Start

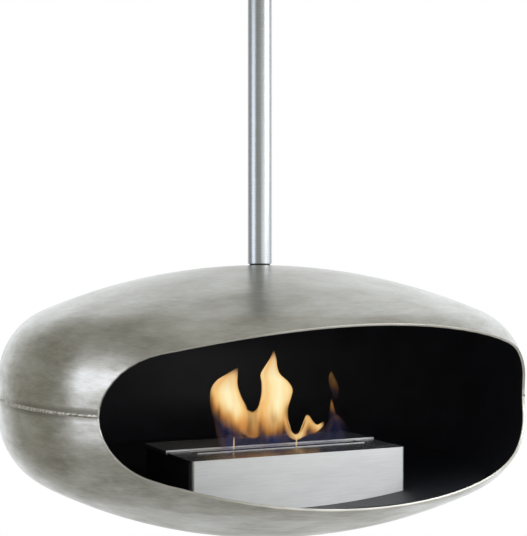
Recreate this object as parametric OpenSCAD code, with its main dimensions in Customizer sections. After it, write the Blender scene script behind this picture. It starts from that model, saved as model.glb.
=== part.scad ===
// Hanging fireplace: a dished steel pod on a ceiling tube that turns in a
// swivel, with a lift-out ethanol burner and its sliding lid.
// Millimetres. +Z is up, -Y is the side of the opening. The origin lies on
// the tube's axis in the ceiling, on the top face of the ceiling plate.

/* [Pod] */
// Outside diameter of the pod
pod_d = 900; // [700:10:1200]
// Height of the upper dished half, from the weld to its crown
upper_h = 221; // [190:1:280]
// Height of the lower dished half, from the weld to its crown
lower_h = 236; // [200:1:290]
// Knuckle radius between the straight edge and the crown of each half
knuckle_r = 124; // [80:1:140]
// Straight edge of each half, next to the weld
flange_h = 30; // [10:1:45]
// Sheet thickness of the pod
wall = 4; // [3:0.5:6]
// Depth of the groove that the weld fills, from the outside
weld_groove = 2.5; // [1:0.1:2.8]
// Height of the weld bead over the pod
weld_rise = 0.9; // [0.4:0.1:1.5]
// Half width of the flat that grinding leaves on the weld bead
weld_flat = 1; // [0.4:0.1:1.5]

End

■ **Work to do**: Restate the listing above word for word.

■ **Full output**:
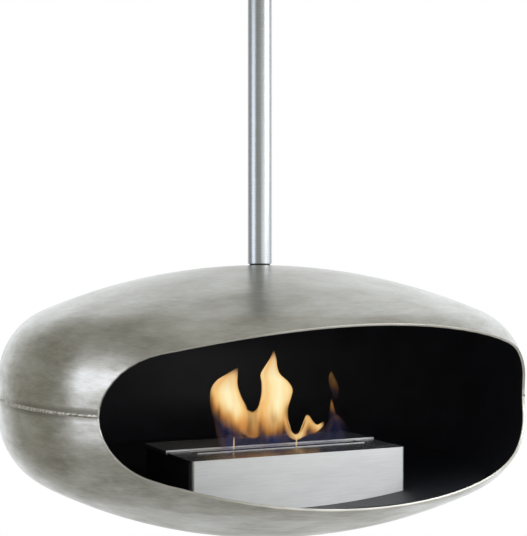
Recreate this object as parametric OpenSCAD code, with its main dimensions in Customizer sections. After it, write the Blender scene script behind this picture. It starts from that model, saved as model.glb.
=== part.scad ===
// Hanging fireplace: a dished steel pod on a ceiling tube that turns in a
// swivel, with a lift-out ethanol burner and its sliding lid.
// Millimetres. +Z is up, -Y is the side of the opening. The origin lies on
// the tube's axis in the ceiling, on the top face of the ceiling plate.

/* [Pod] */
// Outside diameter of the pod
pod_d = 900; // [700:10:1200]
// Height of the upper dished half, from the weld to its crown
upper_h = 221; // [190:1:280]
// Height of the lower dished half, from the weld to its crown
lower_h = 236; // [200:1:290]
// Knuckle radius between the straight edge and the crown of each half
knuckle_r = 124; // [80:1:140]
// Straight edge of each half, next to the weld
flange_h = 30; // [10:1:45]
// Sheet thickness of the pod
wall = 4; // [3:0.5:6]
// Depth of the groove that the weld fills, from the outside
weld_groove = 2.5; // [1:0.1:2.8]
// Height of the weld bead over the pod
weld_rise = 0.9; // [0.4:0.1:1.5]
// Half width of the flat that grinding leaves on the weld bead
weld_flat = 1; // [0.4:0.1:1.5]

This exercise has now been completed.